If you want to do all your own bow work, then a bow press is a necessity. You’ll need it for many tasks, including changing strings and cables, shimming cams on some bows during tuning, replacing limbs and on and on. Every pro shop on the planet has at least one bow press.

Let’s say I get a new Mathews Lift 29.5 that I want to set up myself. I’ll start by installing all my accessories, which means I will need a press to split the down cable to run the cord from my Integrate QAD MX2 arrow rest through the cable and to install my peep sight.

At some point, I’m going to check the timing of my cams. So I will put the bow in my Last Chance Draw Board mounted to my press and draw back the string. I notice the top cam is reaching the stop at full draw about a quarter inch before the bottom cam. 

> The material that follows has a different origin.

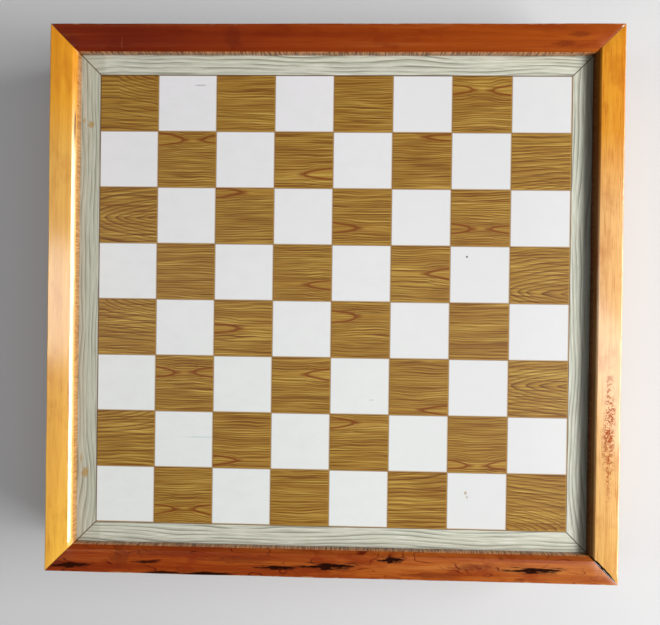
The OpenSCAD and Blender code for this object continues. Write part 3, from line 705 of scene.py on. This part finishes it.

So I put the bow into the press and put one full twist into the top cable. I put the bow back in the drawboard and checked the timing again. Now it’s good. 

In shooting my bow through paper to test my arrow setup, I notice a harsh nock-right tear. So I put the bow into the press, pull the top axle and change the Tophat spacers Mathews employs so that I can shift the cam to the left. I take another shot, and I get a bullet hole.

Now my bow is ready to go. And there’s no way I could have gotten to this point without a press.

Read Next: Best Hunting Arrows

Final Thoughts on the Best Bow Presses

Getting one of the best bow presses to work on your own bows and/or crossbows might seem intimidating. It’s true, you’ll probably feel uneasy the first time you work on a bow in a press because you’re increasing the tension in the limbs. You’re taking an already tightly wound machine and winding it even tighter.

But compounds and crossbows are made to be put into presses. Stick with it, and your comfort will grow. Not only that, but when you can work on your own gear, you’re likely to become a better archer, since you can fix issues as soon as they arise.